Fuente: Journal of applied polymer Lugar: RESEARCH ARTICLE The uniform dispersion of SA-ZnO nanoparticles in the PLA/EVA matrix, leading to enhanced UV-shielding, mechanical, barrier, and biodegradable properties for sustainable packaging.

ABSTRACT
High-performance and eco-friendly packaging materials are essential for replacing conventional plastics. In this study, polylactic acid (PLA) and ethylene-vinyl acetate (EVA) were blended to develop flexible and biodegradable films, functionally enhanced with stearic acid modified zinc oxide (ZnO) nanoparticles. The surface modification has been found to improve ZnO dispersion and interfacial compatibility within the PLA/EVA matrix, yielding a relatively uniform morphology and superior mechanical performance.
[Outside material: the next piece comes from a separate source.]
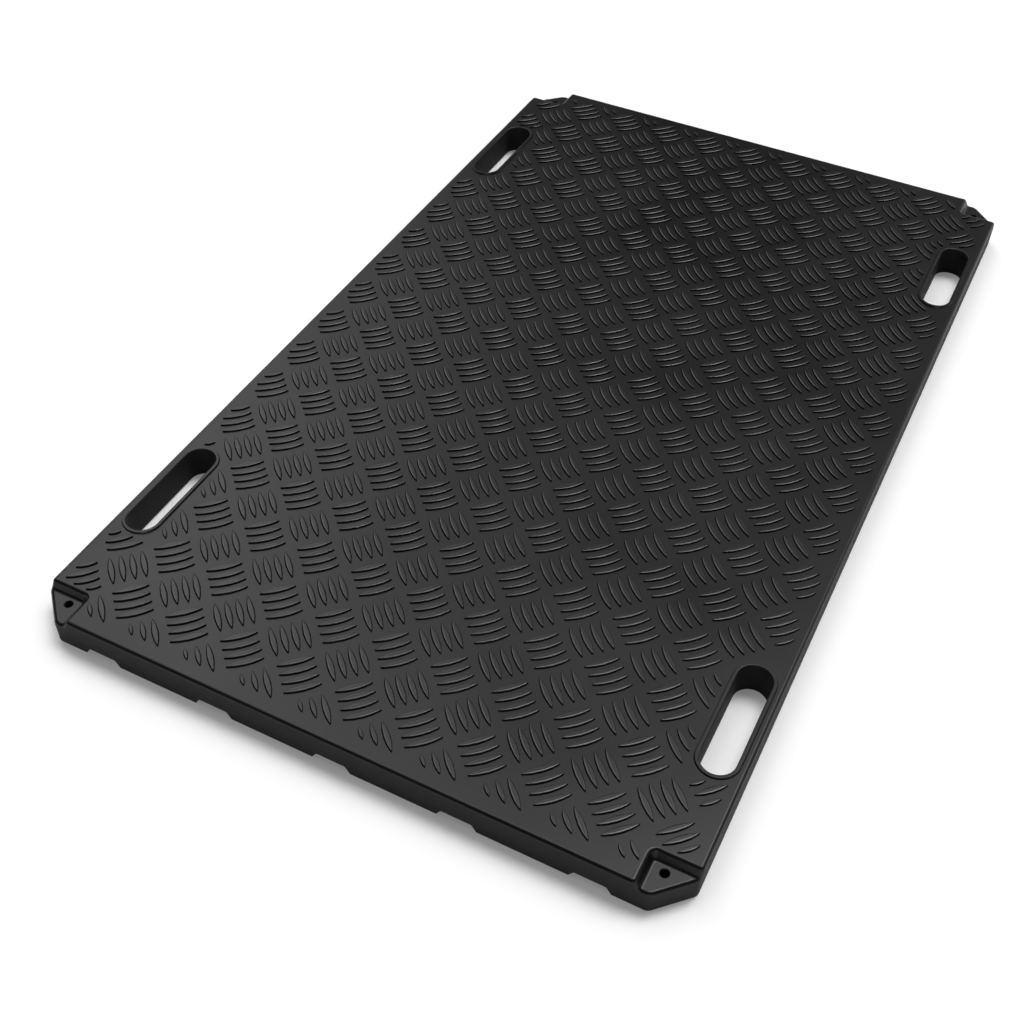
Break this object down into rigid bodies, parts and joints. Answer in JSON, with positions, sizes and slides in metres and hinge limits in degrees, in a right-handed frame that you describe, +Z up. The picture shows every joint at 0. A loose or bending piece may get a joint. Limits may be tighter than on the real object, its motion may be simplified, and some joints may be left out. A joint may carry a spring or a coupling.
{
  "type": "ground protection mat",
  "caption": "Thick rectangular plastic ground mat with clipped, stepped corners, slotted hand holes, a raised bar tread and drain channels underneath.",
  "frame": {"origin": "on the ground under the middle of the mat", "axes": "+X across the mat, +Y along its long side, +Z up out of the tread side"},
  "size_m": [0.72, 1.2, 0.04],
  "materials": {
    "mat_plastic": "matte black moulded recycled plastic"
  },
  "bodies": {
    "root": {"mat": "mat_plastic"}
  },
  "joints": []
}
The resulting composite films exhibited excellent UV-shielding efficiency, antimicrobial activity, and thermal stability while maintaining high transparency and flexibility. Comprehensive characterization using FTIR, SEM, XRD, UV–Vis spectroscopy, and tensile testing confirmed the functional improvement being induced by the nanodimension of stearic acid modified ZnO incorporation of nanoparticles and the enhanced functional behavior. Antibacterial assays against Staphylococcus aureus and antifungal assays against Rhizopus stolonifer highlighted strong inhibition zones, confirming the films' bio-protective potential. These findings highlight the synergistic role of EVA and surface-modified ZnO in reinforcing PLA matrices, enabling the successful development of UV-safe, antimicrobial, and biodegradable packaging films. The developed PLA/EVA–ZnO composites provide a sustainable alternative for active food and healthcare packaging, offering environmental compatibility combined with advanced protective functionality.